EXERCISE TASK → Repeat the lines below exactly as written, please, from the line with "blade.translate(Vector(0, -LENGTH /" to the line with "plain soft light.", both lines included, and no others.

RAW DATA →
----
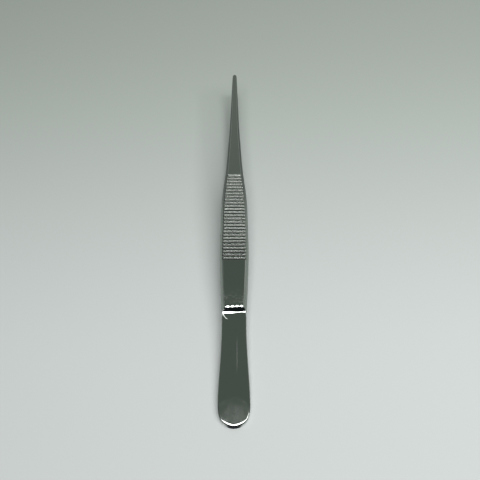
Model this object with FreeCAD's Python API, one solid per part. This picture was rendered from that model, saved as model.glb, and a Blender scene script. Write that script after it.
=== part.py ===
"""Thumb forceps, 160 mm long: two forged steel blades, welded face to face at the heel.

One blade is modelled outer side up, with Y along it from the heel end and the joint plane of the
two blades at Z = 0. The other blade is its mirror image. Both are then laid down as forceps rest
on a table: the lower blade's straight outer face lies flat on it, with the tips raised.
All lengths are in millimetres and all angles in degrees.
"""
import FreeCAD, Part
import math
import os

from FreeCAD import Vector

# Along the blade, from the heel end
LENGTH = 160.0
WELD_LENGTH = 14.0
STEP_FOOT = 41.05
LAND_END = 88.0
BELLY_LENGTH = 30.0

# Side view: the spring leaf, the thick land in front of it, and the curve towards the tip
LEAF_THICKNESS = 1.0
LEAF_BEND_LENGTH = 12.3
LEAF_ANGLE = 4.2
LAND_ANGLE = 3.9
INNER_TIP_ANGLE = -1.4
OUTER_TIP_ANGLE = -2.2
STEP_RADIUS = 2.9

# Top view: half widths of the outline
HEEL_END_RADIUS = 5.55
HEEL_ARC_ANGLE = 70.0
HEEL_HALF_WIDTH = 5.88
HEEL_WIDEST = 8.6
LEAF_HALF_WIDTH = 5.4
LEAF_MIDDLE = 20.5
WAIST_HALF_WIDTH = 4.72
WAIST = 38.0
FLARE_HALF_WIDTH = 5.36
FLARE = 53.0
GRIP_HALF_WIDTH = 5.78
GRIP_WIDEST = 70.0
GRIP_END_HALF_WIDTH = 5.56
GRIP_END = 81.0
SHOULDER_HALF_WIDTH = 5.12
SHOULDER = 91.3
NECK_HALF_WIDTH = 3.76
NECK = 103.2
THROAT_HALF_WIDTH = 2.82
THROAT = 115.9
NOSE_HALF_WIDTH = 1.97
NOSE_LENGTH = 29.0
TIP_HALF_WIDTH = 0.95

# The thick part's sides: a bevel beside the flat face, then a steeper flank down to the inner face
BEVEL_WIDTH = 0.6
BEVEL_DEPTH = 0.5
BEVEL_WIDTH_AT_TIP = 0.2
BEVEL_DEPTH_AT_TIP = 0.22
FLANK_WIDTH = 0.8
FLANK_DEPTH = 1.3
FLANK_WIDTH_AT_TIP = 0.15
FLANK_DEPTH_AT_TIP = 0.5
SIDE_RUNS = 24

# Rounding of the leaf's outer edges, at the sides and round the heel end
LEAF_EDGE_RADIUS = 0.5

# Cross grooves of the finger grip
GROOVE_COUNT = 27
GROOVE_PITCH = 1.441
GROOVE_WIDTH = 1.3
GROOVE_DEPTH = 0.3
FIRST_GROOVE = 63.4

# Fine teeth across the inner faces of the tips
TOOTH_COUNT = 14
TOOTH_PITCH = 1.0
TOOTH_DEPTH = 0.22
TOOTH_MARGIN = 1.2

# Room that a cutting solid has past the face that it cuts
SPARE = 3.0

# Where the straight taper of the nose starts, and where it meets the round tip
NOSE = LENGTH - NOSE_LENGTH
TIP_CORNER = Vector(TIP_HALF_WIDTH, LENGTH - TIP_HALF_WIDTH, 0)


class SideLine:
    """A line in side view that starts level at the heel and goes on in straight runs and bends."""

    def __init__(self, height, slope=0.0):
        self.place = (0.0, height)
        self.slope = slope
        self.pieces = []

    def straight(self, run):
        y, z = self.place
        end = (y + run, z + run * math.tan(self.slope))
        edge = Part.LineSegment(Vector(0, y, z), Vector(0, *end)).toShape()
        self.pieces.append((y, end[0], edge, lambda at, y=y, z=z, a=self.slope: z + (at - y) * math.tan(a)))
        self.place = end

    def bend(self, run, slope):
        """An arc, tangent to the last piece, that ends at the given slope after run along Y."""
        y, z = self.place
        start = self.slope
        radius = run / (math.sin(slope) - math.sin(start))

        def point(angle):
            return (y + radius * (math.sin(angle) - math.sin(start)),
                    z + radius * (math.cos(start) - math.cos(angle)))

        def height(at):
            return point(math.asin(math.sin(start) + (at - y) / radius))[1]

        middle = point((start + slope) / 2)
        end = point(slope)
        edge = Part.Arc(Vector(0, y, z), Vector(0, *middle), Vector(0, *end)).toShape()
        self.pieces.append((y, end[0], edge, height))
        self.place = end
        self.slope = slope

    def to(self, y):
        self.straight(y - self.place[0])

    def height(self, at):
        for start, end, edge, height in self.pieces:
            if at <= end:
                return height(at)
        return self.pieces[-1][3](at)

    def angle(self, at):
        step = 0.01
        return math.atan2(self.height(at + step) - self.height(at - step), 2 * step)

    def edges(self):
        return [piece[2] for piece in self.pieces]


def inner_line():
    line = SideLine(0.0)
    line.to(WELD_LENGTH)
    line.bend(LEAF_BEND_LENGTH, math.radians(LEAF_ANGLE))
    line.to(LAND_END)
    line.bend(BELLY_LENGTH, math.radians(INNER_TIP_ANGLE))
    line.to(LENGTH)
    return line


def land_height(y):
    """The land is in line with the heel's outer edge, so both touch a table at once."""
    return LEAF_THICKNESS + y * math.tan(math.radians(LAND_ANGLE))


def step_arcs(leaf, land, steepest):
    """The run and the rise of the step's two equal arcs, from the leaf's slope to the land's."""
    runs = [STEP_RADIUS * (math.sin(steepest) - math.sin(a)) for a in (leaf, land)]
    rises = [STEP_RADIUS * (math.cos(a) - math.cos(steepest)) for a in (leaf, land)]
    return runs, rises


def outer_line():
    leaf, land = math.radians(LEAF_ANGLE), math.radians(LAND_ANGLE)
    line = SideLine(LEAF_THICKNESS)
    line.to(WELD_LENGTH)
    line.bend(LEAF_BEND_LENGTH, leaf)
    line.to(STEP_FOOT)
    # The slope at which the two arcs meet is found by halving, so that they end on the land.
    y, z = line.place
    low, high = leaf, math.pi / 2
    for _ in range(50):
        steepest = (low + high) / 2
        runs, rises = step_arcs(leaf, land, steepest)
        if z + sum(rises) < land_height(y + sum(runs)):
            low = steepest
        else:
            high = steepest
    line.bend(runs[0], steepest)
    line.bend(runs[1], land)
    line.to(LAND_END)
    line.bend(BELLY_LENGTH, math.radians(OUTER_TIP_ANGLE))
    line.to(LENGTH)
    return line


def between(y, stations):
    """A size read between its stations, given as (y, size) pairs."""
    for (y0, s0), (y1, s1) in zip(stations, stations[1:]):
        if y <= y1:
            return s0 + (s1 - s0) * max(0.0, y - y0) / (y1 - y0)
    return stations[-1][1]


def outline_side():
    """The right side of the outline as a curve, from the heel's arc to the straight taper of the nose."""
    turn = math.radians(HEEL_ARC_ANGLE)
    start = Vector(HEEL_END_RADIUS * math.sin(turn), HEEL_END_RADIUS * (1 - math.cos(turn)), 0)
    points = [
        start,
        Vector(HEEL_HALF_WIDTH, HEEL_WIDEST, 0),
        Vector(LEAF_HALF_WIDTH, LEAF_MIDDLE, 0),
        Vector(WAIST_HALF_WIDTH, WAIST, 0),
        Vector(FLARE_HALF_WIDTH, FLARE, 0),
        Vector(GRIP_HALF_WIDTH, GRIP_WIDEST, 0),
        Vector(GRIP_END_HALF_WIDTH, GRIP_END, 0),
        Vector(SHOULDER_HALF_WIDTH, SHOULDER, 0),
        Vector(NECK_HALF_WIDTH, NECK, 0),
        Vector(THROAT_HALF_WIDTH, THROAT, 0),
        Vector(NOSE_HALF_WIDTH, NOSE, 0),
    ]
    curve = Part.BSplineCurve()
    curve.interpolate(
        Points=points,
        InitialTangent=Vector(math.cos(turn), math.sin(turn), 0),
        FinalTangent=TIP_CORNER - Vector(NOSE_HALF_WIDTH, NOSE, 0),
    )
    return curve


def half_width(side, y):
    """The outline's half width at y, found by halving the curve's span."""
    if y > NOSE:
        return between(y, [(NOSE, NOSE_HALF_WIDTH), (TIP_CORNER.y, TIP_HALF_WIDTH)])
    low, high = side.FirstParameter, side.LastParameter
    for _ in range(50):
        middle = (low + high) / 2
        if side.value(middle).y < y:
            low = middle
        else:
            high = middle
    return side.value(low).x


def outline_face(side):
    start = side.value(side.FirstParameter)
    end = side.value(side.LastParameter)
    right = [side.toShape(), Part.LineSegment(end, TIP_CORNER).toShape()]
    left = [edge.mirror(Vector(0, 0, 0), Vector(1, 0, 0)) for edge in right]
    tip = Part.Arc(TIP_CORNER, Vector(0, LENGTH, 0), Vector(-TIP_CORNER.x, TIP_CORNER.y, 0)).toShape()
    heel = Part.Arc(Vector(-start.x, start.y, 0), Vector(0, 0, 0), start).toShape()
    return Part.Face(Part.Wire(Part.__sortEdges__(right + [tip, heel] + left)))


def side_slab(inner, outer):
    """The side view as a slab wider than the blade."""
    heel = Part.LineSegment(Vector(0, 0, inner.height(0)), Vector(0, 0, outer.height(0))).toShape()
    tip = Part.LineSegment(Vector(0, *inner.place), Vector(0, *outer.place)).toShape()
    face = Part.Face(Part.Wire(Part.__sortEdges__(inner.edges() + [tip] + outer.edges() + [heel])))
    reach = HEEL_HALF_WIDTH + GRIP_HALF_WIDTH
    face.translate(Vector(-reach, 0, 0))
    return face.extrude(Vector(2 * reach, 0, 0))


def side_cutter(side, outer, hand):
    """The steel that the bevel and the flank take off one side of the thick part: hand is 1 or -1.

    It is ruled in straight runs, short enough to follow the outline.
    """
    fade_start = max(LAND_END, SHOULDER)

    def fading(size, tip_size):
        return [(fade_start, size), (LENGTH, tip_size)]

    sizes = (fading(BEVEL_WIDTH, BEVEL_WIDTH_AT_TIP), fading(BEVEL_DEPTH, BEVEL_DEPTH_AT_TIP),
             fading(FLANK_WIDTH, FLANK_WIDTH_AT_TIP), fading(FLANK_DEPTH, FLANK_DEPTH_AT_TIP))
    sections = []
    for number in range(SIDE_RUNS + 1):
        y = STEP_FOOT + (LENGTH - STEP_FOOT) * number / SIDE_RUNS
        x = half_width(side, y)
        z = land_height(y) if y < LAND_END else outer.height(y)
        bevel_width, bevel_depth, flank_width, flank_depth = (between(y, pairs) for pairs in sizes)
        # Both ends go on past the blade along their own facets.
        above, below = SPARE * bevel_depth / bevel_width, SPARE * flank_depth / flank_width
        corners = [
            (x - flank_width - bevel_width - SPARE, z + above),
            (x - flank_width, z - bevel_depth),
            (x + SPARE, z - bevel_depth - flank_depth - below),
            (x + 2 * SPARE, z + above),
        ]
        points = [Vector(hand * cx, y, cz) for cx, cz in corners]
        sections.append(Part.makePolygon(points + points[:1]))
    return Part.makeLoft(sections, True, True)


def groove_cutters(outer):
    """Round bars across the blade that leave the grip's grooves with sharp ridges between them."""
    half = GROOVE_WIDTH / 2
    radius = (half ** 2 + GROOVE_DEPTH ** 2) / (2 * GROOVE_DEPTH)
    reach = GRIP_HALF_WIDTH + SPARE
    bars = []
    for number in range(GROOVE_COUNT):
        y = FIRST_GROOVE + number * GROOVE_PITCH
        lean = outer.angle(y)
        lift = radius - GROOVE_DEPTH
        centre = Vector(-reach, y - lift * math.sin(lean), outer.height(y) + lift * math.cos(lean))
        bars.append(Part.makeCylinder(radius, 2 * reach, centre, Vector(1, 0, 0)))
    return bars


def tooth_cutters(inner):
    """Three-sided bars that cut the fine teeth across the inner face of the tip."""
    reach = NECK_HALF_WIDTH + SPARE
    bars = []
    for number in range(TOOTH_COUNT):
        y = LENGTH - TOOTH_MARGIN - number * TOOTH_PITCH
        z = inner.height(y)
        half = TOOTH_DEPTH
        spare = TOOTH_DEPTH / 2
        corners = [Vector(-reach, y, z + TOOTH_DEPTH),
                   Vector(-reach, y - half - spare, z - spare),
                   Vector(-reach, y + half + spare, z - spare)]
        face = Part.Face(Part.makePolygon(corners + corners[:1]))
        bars.append(face.extrude(Vector(2 * reach, 0, 0)))
    return bars


def round_leaf(leaf, outer):
    """Rounds the leaf's outer edges, along both sides and round the heel end."""
    edges = []
    for edge in leaf.Edges:
        middle = edge.valueAt((edge.FirstParameter + edge.LastParameter) / 2)
        on_top = abs(middle.z - outer.height(max(middle.y, 0))) < 0.001
        if on_top and abs(middle.x) > LEAF_EDGE_RADIUS:
            edges.append(edge)
    return leaf.makeFillet(LEAF_EDGE_RADIUS, edges)


def make_blade():
    inner, outer = inner_line(), outer_line()
    side = outline_side()
    plan = outline_face(side).extrude(Vector(0, 0, 2 * land_height(LENGTH)))
    blank = side_slab(inner, outer).common(plan)
    reach = HEEL_HALF_WIDTH + GRIP_HALF_WIDTH
    behind_step = Part.makeBox(2 * reach, STEP_FOOT + SPARE, LENGTH, Vector(-reach, -SPARE, -SPARE))
    leaf = round_leaf(blank.common(behind_step).Solids[0], outer)
    front = blank.cut(behind_step)
    for hand in (1, -1):
        front = front.cut(side_cutter(side, outer, hand))
    front = front.cut(groove_cutters(outer))
    front = front.cut(tooth_cutters(inner))
    return leaf.fuse(front).removeSplitter().Solids[0]


def lay_down(blade):
    """Turns the forceps so that the lower land is level, and centres their length on the origin."""
    blade.rotate(Vector(0, 0, 0), Vector(1, 0, 0), LAND_ANGLE)
    blade.translate(Vector(0, -LENGTH / 2, LEAF_THICKNESS * math.cos(math.radians(LAND_ANGLE))))
    return blade


def main():
    os.makedirs("parts", exist_ok=True)
    upper = make_blade()
    lower = upper.mirror(Vector(0, 0, 0), Vector(0, 0, 1))
    for name, blade in (("upper_blade", upper), ("lower_blade", lower)):
        lay_down(blade).exportStep("parts/" + name + ".step")


main()
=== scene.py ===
"""Thumb forceps on a pale cloth-covered table, under plain soft light.

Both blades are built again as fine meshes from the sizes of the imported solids: the spring leaf with
its rounded rim, the stepped land with bevels and flanks, the cross grooves and the inner teeth.
Lengths are in millimetres and angles in degrees until the blades are laid down in the row frame.
"""

import math

import bpy
import numpy as np
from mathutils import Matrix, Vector


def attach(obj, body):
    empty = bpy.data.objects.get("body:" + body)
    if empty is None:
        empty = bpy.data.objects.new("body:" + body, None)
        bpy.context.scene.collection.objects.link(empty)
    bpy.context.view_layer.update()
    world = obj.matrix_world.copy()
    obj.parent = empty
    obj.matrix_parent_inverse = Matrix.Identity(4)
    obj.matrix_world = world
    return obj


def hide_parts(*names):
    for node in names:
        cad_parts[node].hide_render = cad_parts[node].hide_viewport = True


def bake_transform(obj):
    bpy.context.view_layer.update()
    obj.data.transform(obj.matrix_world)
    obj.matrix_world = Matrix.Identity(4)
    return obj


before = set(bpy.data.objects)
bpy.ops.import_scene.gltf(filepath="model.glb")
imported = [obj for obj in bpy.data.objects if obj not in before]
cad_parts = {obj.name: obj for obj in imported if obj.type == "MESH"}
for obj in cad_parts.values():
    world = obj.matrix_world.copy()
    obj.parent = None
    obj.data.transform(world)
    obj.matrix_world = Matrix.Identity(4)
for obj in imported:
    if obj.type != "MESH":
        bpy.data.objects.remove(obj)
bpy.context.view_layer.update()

MM = 0.001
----
ANSWER TO THE PROBLEM →
    blade.translate(Vector(0, -LENGTH / 2, LEAF_THICKNESS * math.cos(math.radians(LAND_ANGLE))))
    return blade


def main():
    os.makedirs("parts", exist_ok=True)
    upper = make_blade()
    lower = upper.mirror(Vector(0, 0, 0), Vector(0, 0, 1))
    for name, blade in (("upper_blade", upper), ("lower_blade", lower)):
        lay_down(blade).exportStep("parts/" + name + ".step")


main()
=== scene.py ===
"""Thumb forceps on a pale cloth-covered table, under plain soft light.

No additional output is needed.